(Scripts that build objects)
= = =

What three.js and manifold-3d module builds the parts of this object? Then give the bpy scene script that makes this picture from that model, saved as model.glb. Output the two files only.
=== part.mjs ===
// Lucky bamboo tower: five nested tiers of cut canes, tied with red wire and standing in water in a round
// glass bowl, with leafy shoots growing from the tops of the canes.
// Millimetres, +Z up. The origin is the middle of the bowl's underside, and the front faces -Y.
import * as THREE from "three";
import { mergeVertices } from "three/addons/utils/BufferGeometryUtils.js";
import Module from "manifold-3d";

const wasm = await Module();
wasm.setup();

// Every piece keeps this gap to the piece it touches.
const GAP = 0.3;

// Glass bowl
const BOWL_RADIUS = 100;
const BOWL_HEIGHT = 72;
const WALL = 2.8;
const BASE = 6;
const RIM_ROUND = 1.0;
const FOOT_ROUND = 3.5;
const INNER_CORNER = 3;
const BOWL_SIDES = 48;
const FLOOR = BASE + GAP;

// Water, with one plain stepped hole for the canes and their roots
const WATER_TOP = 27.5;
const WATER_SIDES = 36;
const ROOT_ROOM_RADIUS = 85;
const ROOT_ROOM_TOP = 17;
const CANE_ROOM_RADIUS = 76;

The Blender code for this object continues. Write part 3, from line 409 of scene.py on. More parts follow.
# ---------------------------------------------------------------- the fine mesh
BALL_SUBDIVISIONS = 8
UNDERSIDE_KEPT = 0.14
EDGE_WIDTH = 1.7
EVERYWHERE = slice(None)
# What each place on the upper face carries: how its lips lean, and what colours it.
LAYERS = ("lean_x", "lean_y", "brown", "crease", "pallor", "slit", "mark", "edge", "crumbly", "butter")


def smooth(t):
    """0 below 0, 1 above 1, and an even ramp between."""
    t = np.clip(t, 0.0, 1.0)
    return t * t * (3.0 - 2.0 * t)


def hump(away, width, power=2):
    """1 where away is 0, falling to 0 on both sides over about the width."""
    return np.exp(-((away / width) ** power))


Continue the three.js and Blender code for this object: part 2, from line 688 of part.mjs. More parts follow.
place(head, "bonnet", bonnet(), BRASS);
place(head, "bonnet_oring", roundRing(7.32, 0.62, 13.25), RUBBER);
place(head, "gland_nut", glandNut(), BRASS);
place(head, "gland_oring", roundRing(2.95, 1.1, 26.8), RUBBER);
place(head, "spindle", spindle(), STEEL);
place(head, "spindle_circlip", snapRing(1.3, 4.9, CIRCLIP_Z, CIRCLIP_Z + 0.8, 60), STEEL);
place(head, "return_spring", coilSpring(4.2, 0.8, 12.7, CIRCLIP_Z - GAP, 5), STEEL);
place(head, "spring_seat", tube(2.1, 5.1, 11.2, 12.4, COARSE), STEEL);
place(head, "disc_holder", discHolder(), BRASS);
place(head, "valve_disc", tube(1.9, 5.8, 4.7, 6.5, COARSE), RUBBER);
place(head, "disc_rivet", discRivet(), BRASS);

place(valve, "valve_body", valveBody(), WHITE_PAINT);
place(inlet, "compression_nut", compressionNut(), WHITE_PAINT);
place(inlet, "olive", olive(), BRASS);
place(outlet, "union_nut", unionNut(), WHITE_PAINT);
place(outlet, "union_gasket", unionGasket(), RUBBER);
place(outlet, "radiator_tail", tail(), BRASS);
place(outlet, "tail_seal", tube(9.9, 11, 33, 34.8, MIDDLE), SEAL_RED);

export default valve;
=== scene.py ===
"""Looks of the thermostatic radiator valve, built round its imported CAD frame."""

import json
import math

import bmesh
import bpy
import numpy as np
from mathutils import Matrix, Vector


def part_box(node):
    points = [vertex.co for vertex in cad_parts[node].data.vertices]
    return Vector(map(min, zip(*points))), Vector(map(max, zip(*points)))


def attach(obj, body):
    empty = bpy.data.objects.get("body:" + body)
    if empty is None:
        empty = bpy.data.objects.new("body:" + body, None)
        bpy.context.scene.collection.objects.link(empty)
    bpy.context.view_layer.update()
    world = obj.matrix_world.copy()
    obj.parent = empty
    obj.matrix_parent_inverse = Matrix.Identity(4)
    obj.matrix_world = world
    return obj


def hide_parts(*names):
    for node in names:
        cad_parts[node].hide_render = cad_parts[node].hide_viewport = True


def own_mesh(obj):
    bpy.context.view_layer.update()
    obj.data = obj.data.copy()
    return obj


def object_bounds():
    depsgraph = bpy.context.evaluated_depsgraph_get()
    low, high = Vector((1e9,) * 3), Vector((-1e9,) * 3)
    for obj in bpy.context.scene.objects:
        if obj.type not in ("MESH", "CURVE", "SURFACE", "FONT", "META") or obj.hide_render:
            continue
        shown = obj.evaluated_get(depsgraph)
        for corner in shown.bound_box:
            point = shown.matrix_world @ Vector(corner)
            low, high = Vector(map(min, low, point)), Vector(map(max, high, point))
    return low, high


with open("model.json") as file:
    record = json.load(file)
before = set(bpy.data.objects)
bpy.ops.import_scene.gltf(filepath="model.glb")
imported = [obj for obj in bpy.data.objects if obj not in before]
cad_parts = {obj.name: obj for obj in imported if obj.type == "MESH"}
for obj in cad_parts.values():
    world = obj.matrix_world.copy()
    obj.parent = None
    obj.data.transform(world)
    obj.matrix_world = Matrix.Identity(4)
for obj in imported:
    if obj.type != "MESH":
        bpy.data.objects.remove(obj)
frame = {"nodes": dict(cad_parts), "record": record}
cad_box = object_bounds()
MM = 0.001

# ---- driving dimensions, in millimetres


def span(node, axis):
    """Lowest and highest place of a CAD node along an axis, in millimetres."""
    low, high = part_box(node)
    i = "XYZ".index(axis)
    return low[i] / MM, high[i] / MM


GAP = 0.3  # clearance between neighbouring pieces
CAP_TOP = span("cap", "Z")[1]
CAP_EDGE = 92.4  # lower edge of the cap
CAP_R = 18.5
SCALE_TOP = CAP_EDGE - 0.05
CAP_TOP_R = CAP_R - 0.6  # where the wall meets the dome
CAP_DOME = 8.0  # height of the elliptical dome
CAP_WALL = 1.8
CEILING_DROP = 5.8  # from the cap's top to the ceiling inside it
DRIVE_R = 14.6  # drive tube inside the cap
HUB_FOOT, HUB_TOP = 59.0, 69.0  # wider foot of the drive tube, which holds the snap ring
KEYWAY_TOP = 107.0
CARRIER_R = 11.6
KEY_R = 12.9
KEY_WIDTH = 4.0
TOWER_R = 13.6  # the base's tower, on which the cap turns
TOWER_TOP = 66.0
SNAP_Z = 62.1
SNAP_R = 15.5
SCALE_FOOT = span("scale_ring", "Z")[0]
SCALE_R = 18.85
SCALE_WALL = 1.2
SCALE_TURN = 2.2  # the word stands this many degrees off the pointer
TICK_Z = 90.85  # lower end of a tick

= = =

WHAT YOU ARE ASKED TO DO =
The lines to transcribe begin at the line with "1.1, 26.8), RUBBER);" and end at the line with "depsgraph = bpy.context.evaluated_depsgraph_get()"; copy them exactly, both ends included.

ANSWER BELOW =
place(head, "gland_oring", roundRing(2.95, 1.1, 26.8), RUBBER);
place(head, "spindle", spindle(), STEEL);
place(head, "spindle_circlip", snapRing(1.3, 4.9, CIRCLIP_Z, CIRCLIP_Z + 0.8, 60), STEEL);
place(head, "return_spring", coilSpring(4.2, 0.8, 12.7, CIRCLIP_Z - GAP, 5), STEEL);
place(head, "spring_seat", tube(2.1, 5.1, 11.2, 12.4, COARSE), STEEL);
place(head, "disc_holder", discHolder(), BRASS);
place(head, "valve_disc", tube(1.9, 5.8, 4.7, 6.5, COARSE), RUBBER);
place(head, "disc_rivet", discRivet(), BRASS);

place(valve, "valve_body", valveBody(), WHITE_PAINT);
place(inlet, "compression_nut", compressionNut(), WHITE_PAINT);
place(inlet, "olive", olive(), BRASS);
place(outlet, "union_nut", unionNut(), WHITE_PAINT);
place(outlet, "union_gasket", unionGasket(), RUBBER);
place(outlet, "radiator_tail", tail(), BRASS);
place(outlet, "tail_seal", tube(9.9, 11, 33, 34.8, MIDDLE), SEAL_RED);

export default valve;
=== scene.py ===
"""Looks of the thermostatic radiator valve, built round its imported CAD frame."""

import json
import math

import bmesh
import bpy
import numpy as np
from mathutils import Matrix, Vector


def part_box(node):
    points = [vertex.co for vertex in cad_parts[node].data.vertices]
    return Vector(map(min, zip(*points))), Vector(map(max, zip(*points)))


def attach(obj, body):
    empty = bpy.data.objects.get("body:" + body)
    if empty is None:
        empty = bpy.data.objects.new("body:" + body, None)
        bpy.context.scene.collection.objects.link(empty)
    bpy.context.view_layer.update()
    world = obj.matrix_world.copy()
    obj.parent = empty
    obj.matrix_parent_inverse = Matrix.Identity(4)
    obj.matrix_world = world
    return obj


def hide_parts(*names):
    for node in names:
        cad_parts[node].hide_render = cad_parts[node].hide_viewport = True


def own_mesh(obj):
    bpy.context.view_layer.update()
    obj.data = obj.data.copy()
    return obj


def object_bounds():
    depsgraph = bpy.context.evaluated_depsgraph_get()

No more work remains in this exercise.